Germany: In Brandenburg’s state elections yesterday, the ruling center-left Social Democratic Party (SPD) is on track to eke out a win, with a projected 31% of the ballots, just ahead of the right-wing populist Alternative for Germany (AfD) with 30%. The far-left BSW party appears to have jumped to 13% of the vote. If the SPD’s win is ultimately confirmed, it would provide a reprieve for Chancellor Scholz and at least postpone new elections in the country.

Sri Lanka: In yesterday’s general election, Marxist candidate Anura Kumara Dissanayake won the presidency with about 42% of the vote, versus 33% for his closest rival. Dissanayake’s win marks a major turnaround from his dismal showing in the 2019 election, partly reflecting the electorate’s anger at traditional politicians who sparked an economic crisis in recent years. Going forward, however, the new president may have trouble pushing a fully leftist agenda, as he is required to name his cabinet from members of parliament, where his party has very few seats.

US Fiscal Policy: Republican and Democratic leaders in Congress yesterday agreed to a stopgap spending bill to fund the federal government from the end of the current fiscal year next Monday to December 20. If passed into law as planned later this week, the deal would avert the risk of a partial government shutdown right before the November election and give lawmakers more time to hash out spending plans for the remainder of Fiscal Year 2025.

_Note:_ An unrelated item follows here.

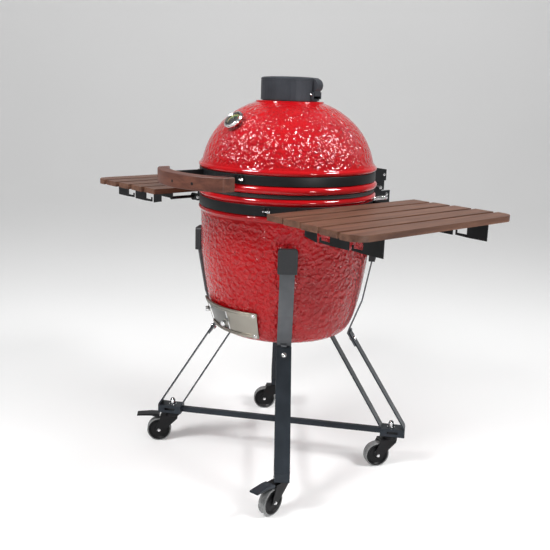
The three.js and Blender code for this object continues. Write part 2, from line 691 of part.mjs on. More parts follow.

US Nuclear Energy Industry: In a report Friday, Constellation Energy and Microsoft reached a deal in which Constellation will invest $1.6 billion to bring its Three Mile Island nuclear plant back on-line in return for Microsoft committing to a 20-year electricity purchase commitment to serve its artificial-intelligence efforts. The deal illustrates both the growing attractiveness of nuclear energy as a clean source of electricity and the rising electricity demands for AI.

  • Those forces have already driven up electric utility stocks, and they could well continue doing so in the near term.
  • After news of the deal, Constellation’s share price jumped 22.3% to close at $254.98.